Ruhle asked, “Did we over-simplify things? Did we believe that Hillary Clinton and this all-inclusive global citizen message does represent the United States, and thought that this base that Donald Trump had really was just in this narrow nationalist vertical? When many of the initiatives that represent Obama…many people could say transgender bathrooms in high schools, how many people is that going to impact in this country? Not so many.”

Bruni stated that the Democratic Party has become a “collection of boutique issues,” and that doing so leads a lot of the country to feel ignored. He added that the Democratic Party has to “do some big soul-searching here.”

Bruni also said, “She was not a candidate that fit this moment at all. They were trying to sell a product at the wrong time, and they refused to see that, or they just couldn’t find a way around her, and here we are with Donald Trump over your shoulder.”

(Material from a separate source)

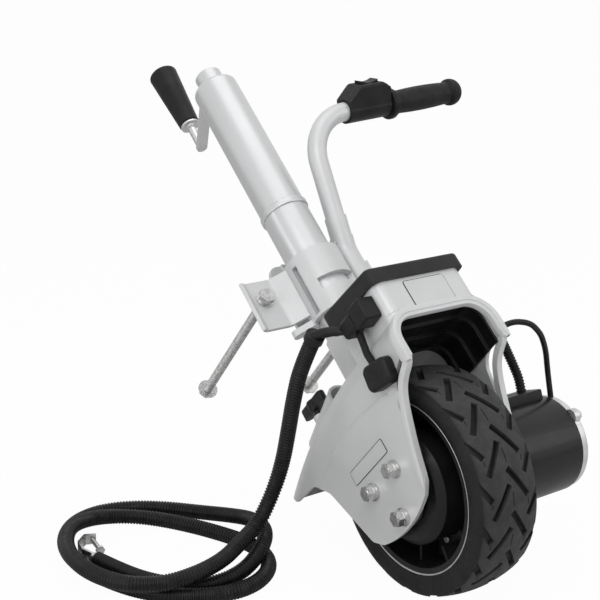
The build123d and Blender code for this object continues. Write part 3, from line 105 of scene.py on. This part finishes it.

Ruhle then wondered if the polls were wrong “because so many of us are afraid to say what matters. I mean, in terms of political correctness, if you run a small business, and I mean a lawyer, an architect, when you say, guess what, I can’t afford to give the five people who work for me — if they’re women, I can’t afford to give them 20 weeks maternity leave. Or, Obamacare might help the rest of the country, but in my business, if I have 20 people who are working for me, it might put me out of business. Were we afraid to admit that we can’t afford to help everyone?”

Brown responded that the problem is people are afraid to discuss issues like that “because of the velocity of social media attack when you really try to have a conversation about anything like that. I mean, I’ve often said, actually as an employer myself, that nobody really wants to talk about, well then, how do we manage all of this time off for people?” And that while there is a solution to this, it needs to be discussed.

Bruni added that “when people are silenced, when they feel like simply saying, I don’t agree with Obamacare, or I don’t agree with transgender bathrooms, but, if they feel like saying that, it immediately gets them branded, whether it’s on social media, or whether it’s by people talking in a studio, it gets them branded a bigot, a deplorable. They’re going to seeth, and they’re going to find some sort of outlet for that seething, and the outlet is Donald Trump, the 45th president of the United States.”

Brown agreed that it was similar with Brexit, where there was a “secret conversation” about immigration anxiety. “If you raise that conversation in any way publicly, you were a racist. You were a xenophobe. And if you can’t have a conversation, it boils underneath and then it explodes. It’s very dangerous.”